The consensus is that whether the other brands are supply constrained or demand constrained, they are not good enough compared to what Tesla has to offer. There is a third possibility.
I’d like to propose a different reason for the disappointing sales of the non-Tesla models. All those other brands use a different sales channel than Tesla does, a sales channel less able and motivated to sell the new type of fully electric vehicles. All the other brands are sales constrained.
This is more in line with facts we know. For the Nissan LEAF, a production capacity of 250,000 per year in Tennessee was prepared. That is not a sign of a model that is supply constrained. Hyundai/Kia did miscalculate the demand for its fully electric models. Those it made were mostly shipped to Europe. The European sales organization was far more successful in selling them and showing demand to the planners in South Korea. There was no sign of a demand constraint for these models.
The Ford Mustang Mach-E is a purely American car in design. It has an iconic name in the States. Yet most of the production is going to be sent to a market that does not like typical American cars (i.e., Europe). The European Ford dealers are expected to be better able to sell the new Mustang than their USA counterparts. That is a very abnormal situation.
The Chevy Bolt and Nissan LEAF are for sale in all USA states. But most of the production is sold with high discounts in a few small markets, like Southern California.
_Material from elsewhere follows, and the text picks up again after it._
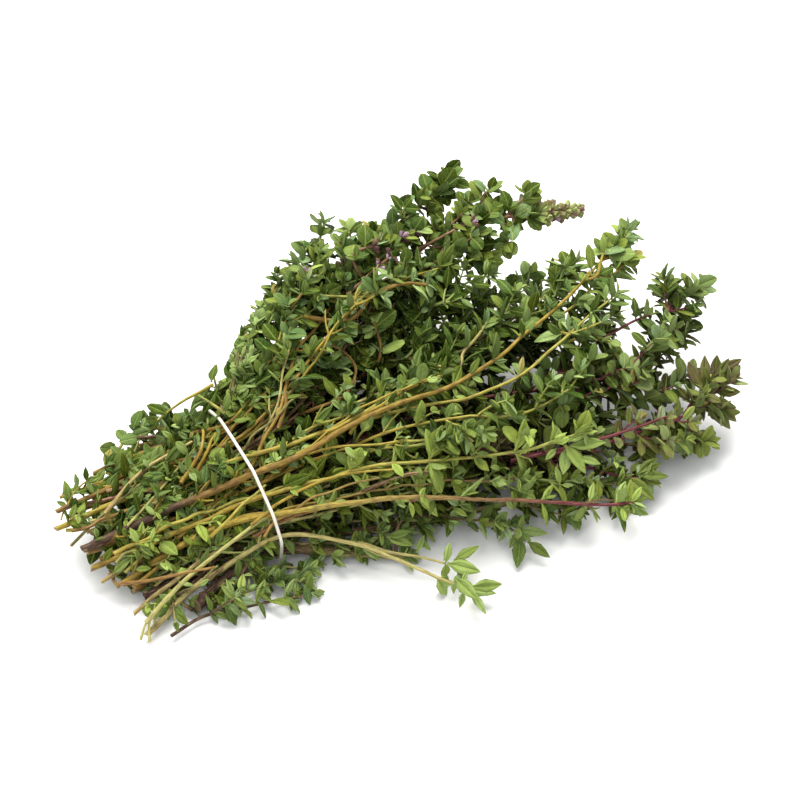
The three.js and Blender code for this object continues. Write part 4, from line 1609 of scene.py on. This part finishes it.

If every Chevy dealer sold one Bolt per month, and that is not much for most dealers, the Bolt would be a sales success.
In Europe, we will have over 150 BEV models in showrooms before the end of this year. All are able to compete with their fossil fuel counterparts. The biggest problem their buyers will have is waiting many months for delivery. The growth in the EU was like a rocket last year.
After the reorganization of the electric vehicle industry by reordering the incentive schemes, the Chinese market is also back on its fast growth path.
The market absorbs all that the industry in Europe and China can produce. That means other markets cannot be demand constrained. Car companies operate worldwide, and that is inclusive of the USA market. Customers never all choose the same product, and the high demand for Tesla signals that there is high potential demand for other BEVs in the USA as well. The USA is not demand constrained — it is production constrained globally.
The better sales in the EU and China are also not caused simply by better incentives. The $7,500 tax rebate is more than what is available in some European markets that are growing much faster than the USA market. And Tesla dominates without that incentive while all others, except GM, benefit from still having the incentive — or from their customers still having it. No, incentives do not explain the difference between the USA and the rest of the world.
When we have eliminated all else, what is left must be the cause. The big difference is the sales channel. That is what constrains BEV sales in the USA.